Deputy Roche mentioned that some local authorities are using development contributions as a means of taxation. Local authorities took in around £36 million in development contributions in 1996. This forms a relatively small but essential contribution to the installation of costly infrastructure such as roads, sewage and water services, which benefit development. Local authorities are restricted by law regarding the infrastructure for which they can charge. However, development contributions are a legitimate way of assisting the provision of infrastructure which otherwise might not be built. This issue is being examined as part of the current review of planning legislation to ensure charges are levied in as transparent a way as possible.
Deputies Howlin, Roche and others mentioned the problem of rogue builders and unfinished estates. Deputies should bear in mind that it is up to each local authority to ensure that builders provide adequate bonds to enable estates to be finished. The law, when applied properly, is sufficient in this regard and there is no excuse for local authorities allowing the problem of unfinished estates to arise in the first place. Most local authorities have used these powers to their full effect. However, I can promise Deputies that the issue of taking the past record of developers into account when granting future planning permissions will be examined in the context of the current planning review.

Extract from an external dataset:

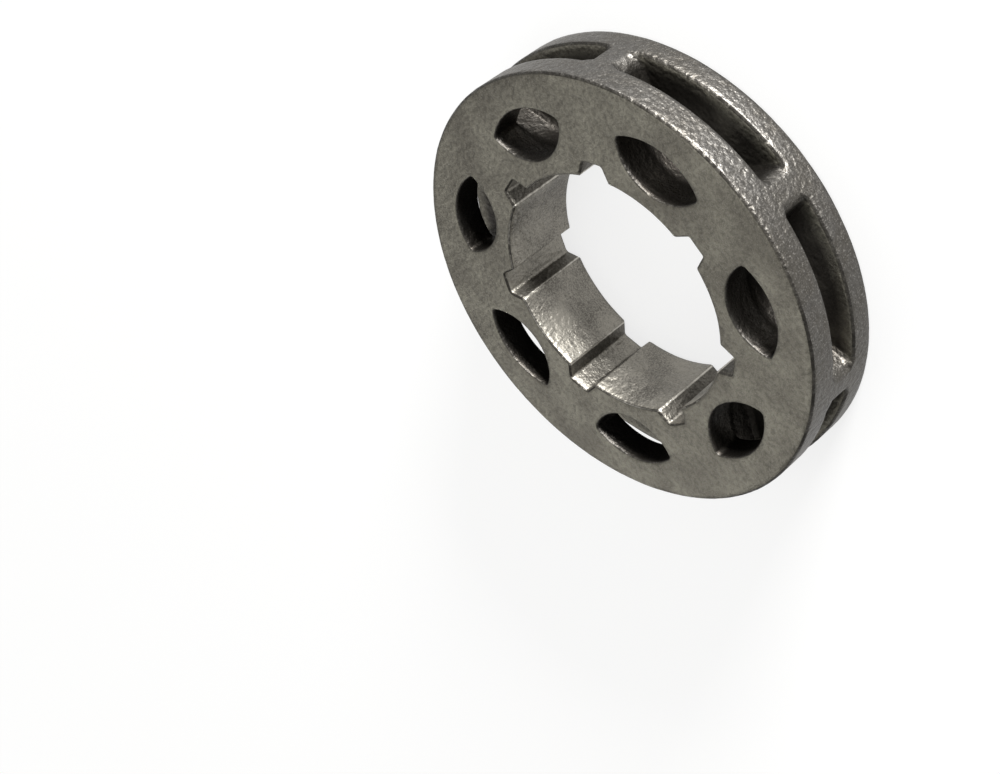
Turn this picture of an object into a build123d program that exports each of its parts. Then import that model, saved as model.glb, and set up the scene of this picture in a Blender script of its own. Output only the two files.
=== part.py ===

Deputy Deasy states that only one in ten appeals succeeds but this is not the case. In 1997 the decision of the planning authorities was confirmed in 42.5 per cent of cases. It was amended in 34.5 per cent of cases and reversed in 23 per cent of cases. The local authority decision is changed in some way in 57.5 per cent of cases coming before An Bord Pleanála.
The use of section 4 motions was raised by a number of Deputies. There has been a substantial decrease in such motions in recent years. A three-quarters majority is now needed to carry such a motion and in 1996 only nine such motions were passed —five in Donegal, one in Leitrim, two in Kerry and one in Meath.
Deputy Deasy referred to the need to provide adequate green and recreational areas in public and private housing developments. I fully endorse the Deputy's view. The circular sent to local authorities on the 1998 housing programme starts advised them that other than in exceptional circumstances, public housing schemes should not be built in public parks or designated recreational areas. We had a debate on that issue before Christmas and it is interesting that the party opposite, which tabled the motion leading to that debate, has in its ranks Deputies who agree with the point of view I expressed in the House and in that circular. It leads one to the conclusion that things are often said here for the sake of taking a party line and Deputies' real thoughts are not often expressed. I was disappointed by the attitude taken during that debate, particularly by Fine Gael.
I confirm for Deputy Burke that the additional board members will be appointed from nominations made by the bodies represented on the four panels. Because it will take time to go through the necessary consultation, the Bill sensibly allows for in-term appointments to be made from the staff of my Department or employees of the board. Such in-term appointments will be for a maximum of nine months.
I sincerely thank all Deputies who contributed to this interesting debate. I have not been able to respond to all the comments made but I assure Deputies their views will be taken into account in the review of the planning process as most comments were more relevant to that exercise than to the specifics of the legislation which has the general support of all sides of the House.